Anna Haughton said this show will go on next fall and that several dealers who were showing at the Biennale de Paris the same week this year are expected to be back in New York next fall. Others inquired about space when they saw how beautiful the show looked. With just 40 dealers there were wide aisles but plenty to see.

"We were pleased with the gate," she said. "About fourteen thousand people came to take a look, and we were thrilled to see so many young people pushing strollers on the weekend."

Some wondered aloud if there was room in the crowded show schedule for this 20th- and 21st-century design fair in addition to the long-running, more commercial, and less grand Modernism show with 68 dealers in mid-November. Several dealers do both shows, and they said the two fairs are necessary.

"In years' past, we sold well at both fairs," said John Levitties of John Alexander, Philadelphia. "There is more than enough very good twentieth-century material to warrant two events." He said he brings earlier British Arts and Crafts to Modernism. "How many fairs are there that focus on eighteenth- and nineteenth-century design, and no one says, `What, another one!'" he commented. "At this fair people stop dead in their tracks, taken with something they have never seen before. That's what's wonderful!"

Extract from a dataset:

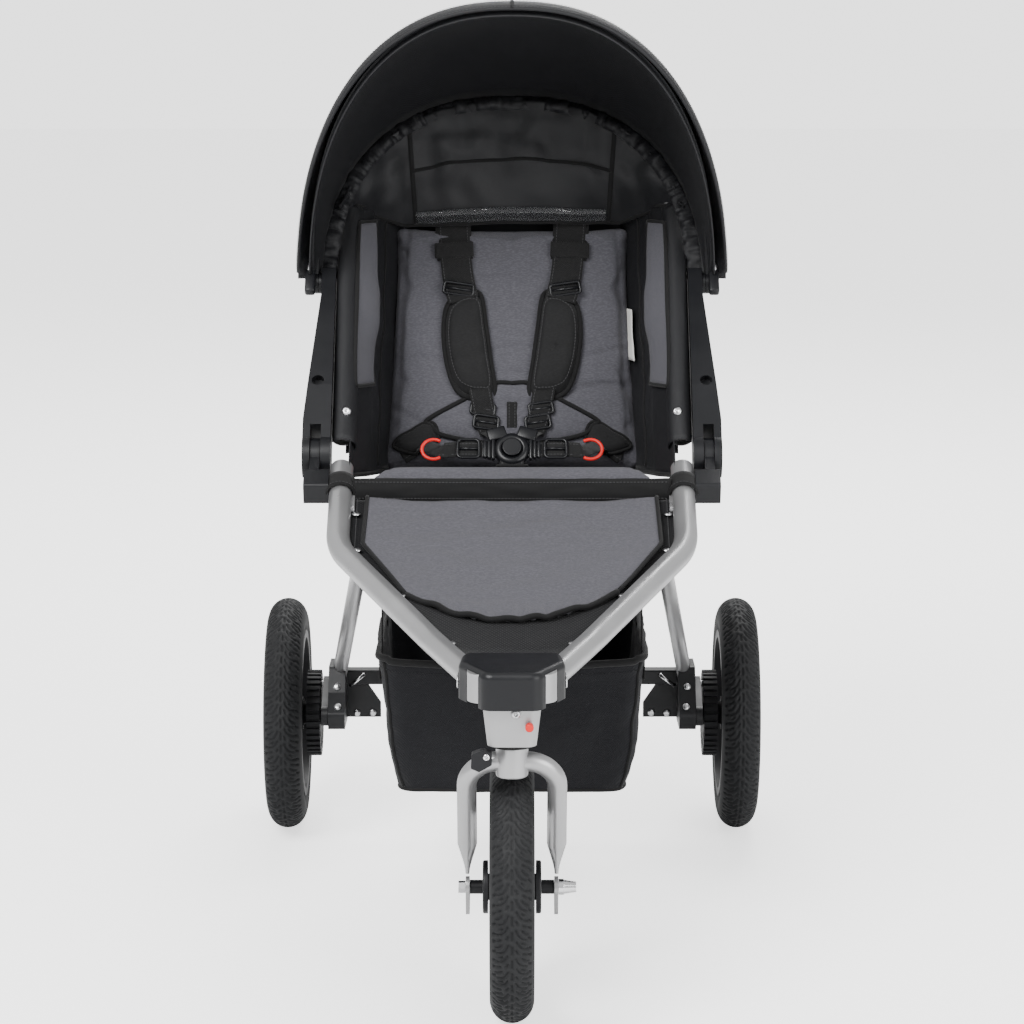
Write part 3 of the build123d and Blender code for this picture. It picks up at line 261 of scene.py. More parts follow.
def build_grain():
    """Moulded grain or powder-coat orange peel over softened edges, with uneven roughness."""
    tree, inp, out = new_group(
        "Surface Grain",
        (
            ("Grain Size", "NodeSocketFloat", 1400.0), ("Relief", "NodeSocketFloat", 0.2),
            ("Roughness", "NodeSocketFloat", 0.5), ("Edge Radius", "NodeSocketFloat", 0.0008),
        ),
        (("Roughness", "NodeSocketFloat"), ("Normal", "NodeSocketVector")),
    )
    where = tree.nodes.new("ShaderNodeTexCoord").outputs["Object"]
    fine = node(tree, "ShaderNodeTexNoise", Detail=2.0)
    tree.links.new(where, fine.inputs["Vector"])
    tree.links.new(inp.outputs["Grain Size"], fine.inputs["Scale"])
    broad = node(tree, "ShaderNodeTexNoise", Scale=22.0, Detail=4.0)
    tree.links.new(where, broad.inputs["Vector"])
    spread = node(tree, "ShaderNodeMapRange", From_Min=0.3, From_Max=0.7, To_Min=-0.07, To_Max=0.07)
    tree.links.new(broad.outputs["Fac"], spread.inputs["Value"])
    tree.links.new(maths(tree, "ADD", inp.outputs["Roughness"], spread.outputs[0]), out.inputs["Roughness"])
    soft = node(tree, "ShaderNodeBevel", samples=4)
    tree.links.new(inp.outputs["Edge Radius"], soft.inputs["Radius"])
    bump = node(tree, "ShaderNodeBump", Distance=0.0003)
    tree.links.new(inp.outputs["Relief"], bump.inputs["Strength"])
    tree.links.new(fine.outputs["Fac"], bump.inputs["Height"])
    tree.links.new(soft.outputs[0], bump.inputs["Normal"])
    tree.links.new(bump.outputs[0], out.inputs["Normal"])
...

This fair presented much that was fresh and new to the marketplace. The names of Japanese master potters and bamboo artists must be learned. The Swedish designers of glass and furniture, the makers of English studio furniture, as well as British and American contemporary artists who work in ceramics and wood are not yet household names.

"Twentieth-century collecting and connoisseurship has moved to another level, and the fair has reached a turning point," said Brian Haughton toward the end of the show. "I am thrilled with the way the fair looks and with the response."

The opening night party, attended by 500 supporters, raised a quarter of a million dollars for the Museum of Modern Art. Patty and Gustavo Cisneros, Agnes Gund, and Jo Carole and Ronald Lauder were chairmen of the evening.